The required output is a word-for-word copy of the lines from the line bearing "faults = [item.Label" through the line bearing "cad_parts[node].hide_render = cad_parts[node].hide_viewport", inclusive, and no other lines.
• • • •
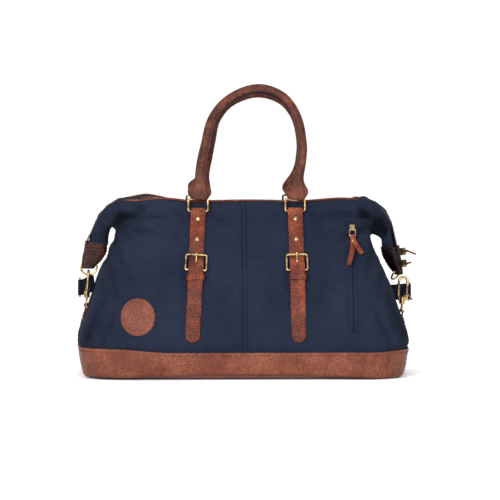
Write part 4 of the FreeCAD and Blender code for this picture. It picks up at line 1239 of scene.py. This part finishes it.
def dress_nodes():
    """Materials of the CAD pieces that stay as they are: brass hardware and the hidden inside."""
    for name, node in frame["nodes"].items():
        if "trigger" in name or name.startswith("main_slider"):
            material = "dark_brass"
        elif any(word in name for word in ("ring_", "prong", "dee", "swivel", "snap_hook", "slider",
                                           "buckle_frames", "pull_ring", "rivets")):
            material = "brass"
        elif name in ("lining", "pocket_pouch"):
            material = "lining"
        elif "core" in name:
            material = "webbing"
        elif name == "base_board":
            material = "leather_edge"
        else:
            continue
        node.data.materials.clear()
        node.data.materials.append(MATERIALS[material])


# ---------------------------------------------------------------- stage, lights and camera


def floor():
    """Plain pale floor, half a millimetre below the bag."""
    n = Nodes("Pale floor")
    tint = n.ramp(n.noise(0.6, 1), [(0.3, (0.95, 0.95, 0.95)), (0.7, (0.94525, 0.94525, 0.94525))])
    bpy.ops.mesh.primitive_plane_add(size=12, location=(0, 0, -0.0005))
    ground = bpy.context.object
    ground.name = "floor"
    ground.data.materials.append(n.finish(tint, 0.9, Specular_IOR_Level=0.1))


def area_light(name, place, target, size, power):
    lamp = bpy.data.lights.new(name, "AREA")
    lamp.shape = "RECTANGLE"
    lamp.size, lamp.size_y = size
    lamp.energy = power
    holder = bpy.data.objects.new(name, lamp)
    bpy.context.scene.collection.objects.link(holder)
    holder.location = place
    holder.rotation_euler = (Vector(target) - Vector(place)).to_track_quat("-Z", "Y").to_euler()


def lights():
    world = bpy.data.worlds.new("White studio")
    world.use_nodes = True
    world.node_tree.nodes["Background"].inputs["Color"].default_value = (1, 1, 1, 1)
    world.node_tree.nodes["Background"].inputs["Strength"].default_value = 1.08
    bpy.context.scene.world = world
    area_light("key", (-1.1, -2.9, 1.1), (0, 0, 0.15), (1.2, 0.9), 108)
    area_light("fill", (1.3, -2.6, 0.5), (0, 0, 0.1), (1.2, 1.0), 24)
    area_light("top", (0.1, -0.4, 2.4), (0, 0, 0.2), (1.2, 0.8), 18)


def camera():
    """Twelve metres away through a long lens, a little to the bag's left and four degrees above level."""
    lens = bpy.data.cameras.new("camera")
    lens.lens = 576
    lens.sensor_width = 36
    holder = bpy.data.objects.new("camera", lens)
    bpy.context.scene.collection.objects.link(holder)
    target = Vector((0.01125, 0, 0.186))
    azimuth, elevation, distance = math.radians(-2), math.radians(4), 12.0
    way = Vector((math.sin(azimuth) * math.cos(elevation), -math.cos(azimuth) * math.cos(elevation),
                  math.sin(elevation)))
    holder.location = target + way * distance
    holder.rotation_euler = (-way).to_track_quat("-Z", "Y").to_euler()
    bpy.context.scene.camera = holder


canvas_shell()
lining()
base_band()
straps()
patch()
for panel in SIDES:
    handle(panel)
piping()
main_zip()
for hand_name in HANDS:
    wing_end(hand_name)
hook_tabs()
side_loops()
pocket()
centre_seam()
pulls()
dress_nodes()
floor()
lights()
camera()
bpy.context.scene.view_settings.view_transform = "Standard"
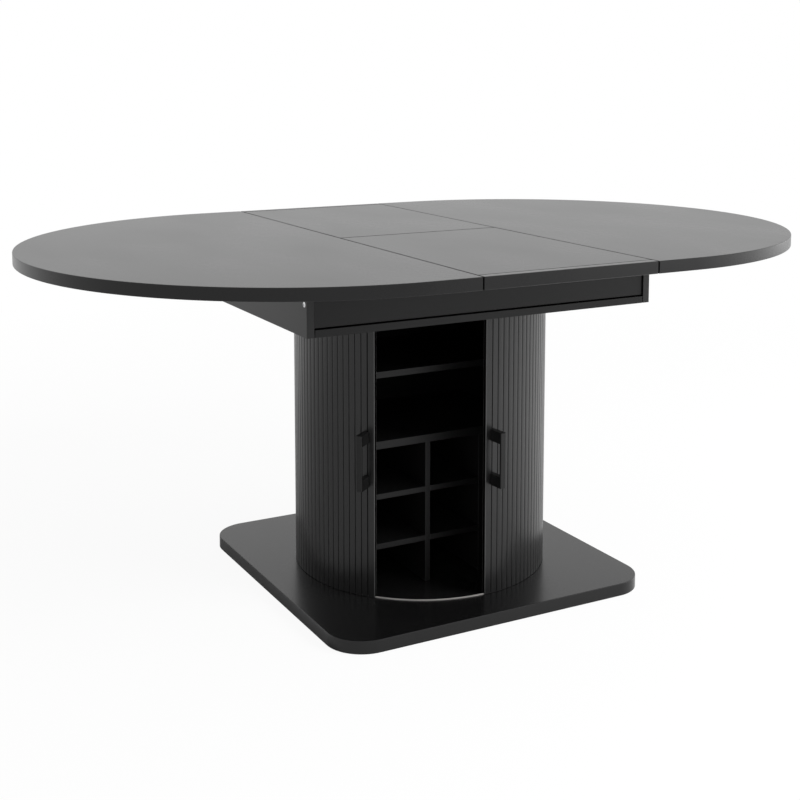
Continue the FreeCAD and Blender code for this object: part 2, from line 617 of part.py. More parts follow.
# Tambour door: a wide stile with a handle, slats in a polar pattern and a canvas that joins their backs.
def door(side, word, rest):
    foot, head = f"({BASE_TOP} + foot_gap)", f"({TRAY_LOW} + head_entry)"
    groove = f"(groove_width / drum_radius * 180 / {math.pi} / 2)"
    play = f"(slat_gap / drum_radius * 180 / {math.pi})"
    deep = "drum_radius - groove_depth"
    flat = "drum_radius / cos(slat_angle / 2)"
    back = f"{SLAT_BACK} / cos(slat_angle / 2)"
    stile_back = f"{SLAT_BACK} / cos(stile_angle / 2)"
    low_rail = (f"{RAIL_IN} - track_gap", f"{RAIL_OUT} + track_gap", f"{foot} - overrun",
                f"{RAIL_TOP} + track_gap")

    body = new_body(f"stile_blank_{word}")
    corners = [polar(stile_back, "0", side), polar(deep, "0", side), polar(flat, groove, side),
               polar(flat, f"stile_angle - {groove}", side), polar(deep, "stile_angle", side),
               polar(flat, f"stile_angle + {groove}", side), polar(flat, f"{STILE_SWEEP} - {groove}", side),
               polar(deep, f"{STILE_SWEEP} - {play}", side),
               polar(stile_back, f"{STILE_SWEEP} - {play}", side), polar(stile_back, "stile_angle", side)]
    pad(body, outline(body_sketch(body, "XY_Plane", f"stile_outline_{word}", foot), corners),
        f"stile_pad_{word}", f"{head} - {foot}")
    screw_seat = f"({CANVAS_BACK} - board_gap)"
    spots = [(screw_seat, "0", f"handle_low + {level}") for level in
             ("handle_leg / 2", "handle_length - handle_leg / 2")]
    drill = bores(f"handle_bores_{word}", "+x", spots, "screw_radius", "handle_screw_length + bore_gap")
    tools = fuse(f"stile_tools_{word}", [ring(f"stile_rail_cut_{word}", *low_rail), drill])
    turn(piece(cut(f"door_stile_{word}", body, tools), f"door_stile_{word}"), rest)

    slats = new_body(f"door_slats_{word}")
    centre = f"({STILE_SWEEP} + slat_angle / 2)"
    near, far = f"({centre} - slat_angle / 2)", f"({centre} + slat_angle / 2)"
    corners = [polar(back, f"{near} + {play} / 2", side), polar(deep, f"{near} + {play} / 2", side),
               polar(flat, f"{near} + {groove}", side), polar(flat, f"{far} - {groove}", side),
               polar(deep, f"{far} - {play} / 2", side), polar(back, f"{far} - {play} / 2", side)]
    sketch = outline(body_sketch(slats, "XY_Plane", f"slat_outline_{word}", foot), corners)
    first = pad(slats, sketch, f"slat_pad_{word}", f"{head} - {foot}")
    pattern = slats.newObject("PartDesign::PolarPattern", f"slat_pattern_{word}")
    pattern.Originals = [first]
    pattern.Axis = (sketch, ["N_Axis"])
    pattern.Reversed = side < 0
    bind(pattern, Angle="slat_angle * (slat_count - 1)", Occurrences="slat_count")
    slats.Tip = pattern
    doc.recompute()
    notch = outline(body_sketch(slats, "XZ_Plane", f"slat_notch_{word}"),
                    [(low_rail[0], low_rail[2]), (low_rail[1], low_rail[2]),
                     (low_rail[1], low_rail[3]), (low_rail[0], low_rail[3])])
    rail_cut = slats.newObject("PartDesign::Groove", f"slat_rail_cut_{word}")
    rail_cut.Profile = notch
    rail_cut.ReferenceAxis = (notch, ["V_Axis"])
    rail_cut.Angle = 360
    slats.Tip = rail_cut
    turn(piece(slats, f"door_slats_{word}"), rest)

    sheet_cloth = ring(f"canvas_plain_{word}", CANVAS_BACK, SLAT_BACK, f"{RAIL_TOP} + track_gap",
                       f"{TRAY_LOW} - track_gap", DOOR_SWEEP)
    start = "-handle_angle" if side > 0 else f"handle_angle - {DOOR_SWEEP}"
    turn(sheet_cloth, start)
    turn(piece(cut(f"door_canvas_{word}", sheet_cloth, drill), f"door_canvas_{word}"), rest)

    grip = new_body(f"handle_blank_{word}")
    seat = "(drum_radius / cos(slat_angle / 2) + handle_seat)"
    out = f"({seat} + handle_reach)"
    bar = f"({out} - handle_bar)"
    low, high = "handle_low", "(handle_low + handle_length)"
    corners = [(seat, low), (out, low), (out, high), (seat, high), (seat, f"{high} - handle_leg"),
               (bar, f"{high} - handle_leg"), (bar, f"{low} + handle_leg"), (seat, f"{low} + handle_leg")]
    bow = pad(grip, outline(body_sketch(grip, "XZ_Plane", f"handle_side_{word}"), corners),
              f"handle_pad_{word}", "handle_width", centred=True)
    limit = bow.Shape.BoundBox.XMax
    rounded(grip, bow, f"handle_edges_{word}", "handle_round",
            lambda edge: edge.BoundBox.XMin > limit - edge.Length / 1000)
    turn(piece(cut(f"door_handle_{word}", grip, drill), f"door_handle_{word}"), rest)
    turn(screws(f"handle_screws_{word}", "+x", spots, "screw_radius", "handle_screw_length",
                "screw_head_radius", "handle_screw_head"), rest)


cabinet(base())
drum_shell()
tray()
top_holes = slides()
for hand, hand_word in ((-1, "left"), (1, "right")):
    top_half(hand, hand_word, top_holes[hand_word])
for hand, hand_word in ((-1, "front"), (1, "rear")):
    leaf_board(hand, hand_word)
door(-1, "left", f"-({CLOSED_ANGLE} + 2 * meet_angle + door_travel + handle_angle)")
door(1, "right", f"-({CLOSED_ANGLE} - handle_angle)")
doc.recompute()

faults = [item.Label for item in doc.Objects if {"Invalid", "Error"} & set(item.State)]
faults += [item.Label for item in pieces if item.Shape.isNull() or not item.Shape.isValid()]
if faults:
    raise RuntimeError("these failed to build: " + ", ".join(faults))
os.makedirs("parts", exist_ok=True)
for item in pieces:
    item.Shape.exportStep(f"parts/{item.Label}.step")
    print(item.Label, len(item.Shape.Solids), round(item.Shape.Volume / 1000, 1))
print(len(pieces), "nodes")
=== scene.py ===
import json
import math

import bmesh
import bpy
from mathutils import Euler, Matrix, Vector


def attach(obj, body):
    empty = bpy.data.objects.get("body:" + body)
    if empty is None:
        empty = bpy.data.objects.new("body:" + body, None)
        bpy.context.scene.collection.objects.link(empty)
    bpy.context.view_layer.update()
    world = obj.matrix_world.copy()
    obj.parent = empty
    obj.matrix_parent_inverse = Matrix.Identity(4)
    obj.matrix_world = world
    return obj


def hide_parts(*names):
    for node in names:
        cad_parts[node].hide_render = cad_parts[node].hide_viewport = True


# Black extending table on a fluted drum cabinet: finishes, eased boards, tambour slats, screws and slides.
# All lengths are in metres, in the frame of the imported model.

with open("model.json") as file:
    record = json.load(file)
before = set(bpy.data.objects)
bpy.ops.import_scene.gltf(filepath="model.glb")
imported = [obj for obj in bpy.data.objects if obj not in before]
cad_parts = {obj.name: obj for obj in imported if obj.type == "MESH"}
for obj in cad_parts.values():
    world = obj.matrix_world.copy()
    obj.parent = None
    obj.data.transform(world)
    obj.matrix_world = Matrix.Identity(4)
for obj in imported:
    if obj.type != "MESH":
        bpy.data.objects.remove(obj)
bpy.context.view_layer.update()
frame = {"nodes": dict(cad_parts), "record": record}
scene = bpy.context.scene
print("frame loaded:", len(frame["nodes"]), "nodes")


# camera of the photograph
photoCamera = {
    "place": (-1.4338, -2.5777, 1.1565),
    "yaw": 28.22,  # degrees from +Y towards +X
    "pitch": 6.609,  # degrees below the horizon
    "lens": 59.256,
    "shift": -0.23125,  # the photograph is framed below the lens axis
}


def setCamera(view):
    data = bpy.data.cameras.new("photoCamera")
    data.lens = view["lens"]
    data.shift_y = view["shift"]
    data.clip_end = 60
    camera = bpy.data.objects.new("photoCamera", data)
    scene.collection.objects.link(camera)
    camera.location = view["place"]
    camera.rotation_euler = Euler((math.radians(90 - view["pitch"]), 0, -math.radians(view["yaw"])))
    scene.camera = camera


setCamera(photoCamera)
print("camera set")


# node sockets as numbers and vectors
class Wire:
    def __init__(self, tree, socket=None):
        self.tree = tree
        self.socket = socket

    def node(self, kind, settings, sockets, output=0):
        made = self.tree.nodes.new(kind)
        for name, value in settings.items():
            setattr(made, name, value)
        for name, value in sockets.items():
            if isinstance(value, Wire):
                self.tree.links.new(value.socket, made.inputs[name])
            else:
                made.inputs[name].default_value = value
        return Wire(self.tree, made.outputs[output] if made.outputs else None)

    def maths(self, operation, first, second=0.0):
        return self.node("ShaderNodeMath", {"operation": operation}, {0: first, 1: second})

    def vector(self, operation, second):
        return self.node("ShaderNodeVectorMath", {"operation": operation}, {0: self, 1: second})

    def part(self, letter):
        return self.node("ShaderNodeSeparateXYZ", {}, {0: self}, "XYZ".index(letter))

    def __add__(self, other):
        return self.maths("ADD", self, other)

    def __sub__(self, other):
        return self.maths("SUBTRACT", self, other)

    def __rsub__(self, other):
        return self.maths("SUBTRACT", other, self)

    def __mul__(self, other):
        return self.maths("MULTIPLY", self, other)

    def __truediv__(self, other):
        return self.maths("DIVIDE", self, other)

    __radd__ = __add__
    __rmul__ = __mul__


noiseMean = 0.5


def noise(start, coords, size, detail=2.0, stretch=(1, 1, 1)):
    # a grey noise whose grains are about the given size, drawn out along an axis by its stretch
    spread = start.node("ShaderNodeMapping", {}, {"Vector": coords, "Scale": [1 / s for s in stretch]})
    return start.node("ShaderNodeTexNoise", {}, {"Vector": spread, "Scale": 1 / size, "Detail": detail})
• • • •
■ Response below
faults = [item.Label for item in doc.Objects if {"Invalid", "Error"} & set(item.State)]
faults += [item.Label for item in pieces if item.Shape.isNull() or not item.Shape.isValid()]
if faults:
    raise RuntimeError("these failed to build: " + ", ".join(faults))
os.makedirs("parts", exist_ok=True)
for item in pieces:
    item.Shape.exportStep(f"parts/{item.Label}.step")
    print(item.Label, len(item.Shape.Solids), round(item.Shape.Volume / 1000, 1))
print(len(pieces), "nodes")
=== scene.py ===
import json
import math

import bmesh
import bpy
from mathutils import Euler, Matrix, Vector


def attach(obj, body):
    empty = bpy.data.objects.get("body:" + body)
    if empty is None:
        empty = bpy.data.objects.new("body:" + body, None)
        bpy.context.scene.collection.objects.link(empty)
    bpy.context.view_layer.update()
    world = obj.matrix_world.copy()
    obj.parent = empty
    obj.matrix_parent_inverse = Matrix.Identity(4)
    obj.matrix_world = world
    return obj


def hide_parts(*names):
    for node in names:
        cad_parts[node].hide_render = cad_parts[node].hide_viewport = True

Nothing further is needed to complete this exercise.